Otto anni di galera dura, un processo interminabile. Neanche il cardinale Bellarmino riuscì a piegarlo, e alla fine non restò che la frase di rito: «Sia punito con la massima indulgenza e senza effusione di sangue».

La Chiesa fu di parola: le fiamme asciugano, inceneriscono, non sporcano. Poteva il clero risparmiare uno che sosteneva che il centro dell’universo era dovunque e che la sua circonferenza in nessun luogo, travolgendo persino Aristotele, la sua distinzione tra sostanze terrene e dimensioni celesti? Dal suo punto di vista, no, all’epoca non poteva.

Il panteismo neoplatonico di Giordano Bruno era gravido di insidiose conseguenze per lo stesso cristianesimo: tanto per cominciare, lo inghiottiva. Per non parlare del suo «eroico furore» verso la natura, un amore caldo, emotivo, ansioso di un infinito che «corre dove non può arrivare, si stende dove non può giungere, e vuol abbracciare quel che non può comprendere».

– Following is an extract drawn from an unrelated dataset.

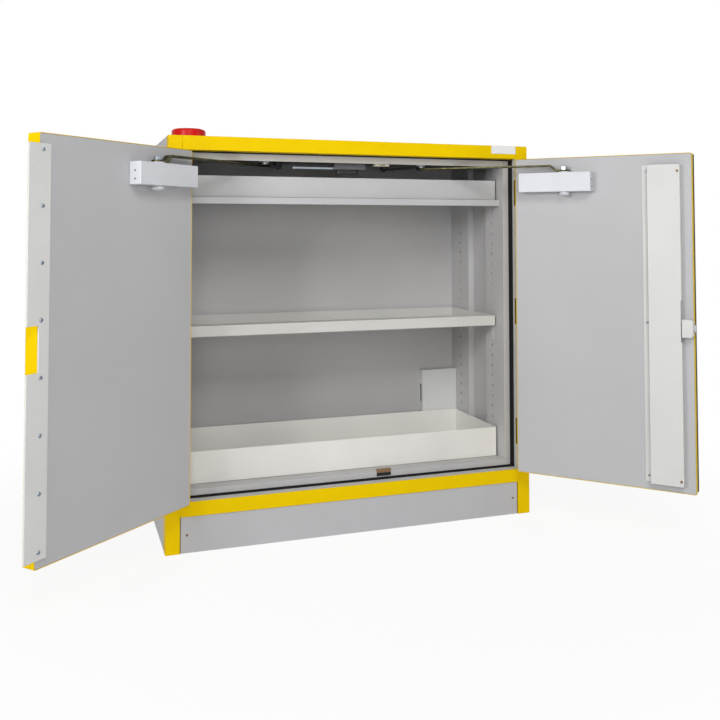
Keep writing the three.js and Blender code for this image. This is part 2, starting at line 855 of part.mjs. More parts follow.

C’era già nelle parole di Bruno l’embrione del romanticismo. Quegli eroici furori condannarono il frate domenicano alla fine che egli accettò di subire con una frase rimasta celebre: «Tremate più voi che mi condannate anziché io che devo subire la sentenza».
E pensare che oggi, gli eretici di professione alla peggio guadagnano centinaia di migliaia di euro sproloquiando per un’ora dal palco fiorito dell’Ariston.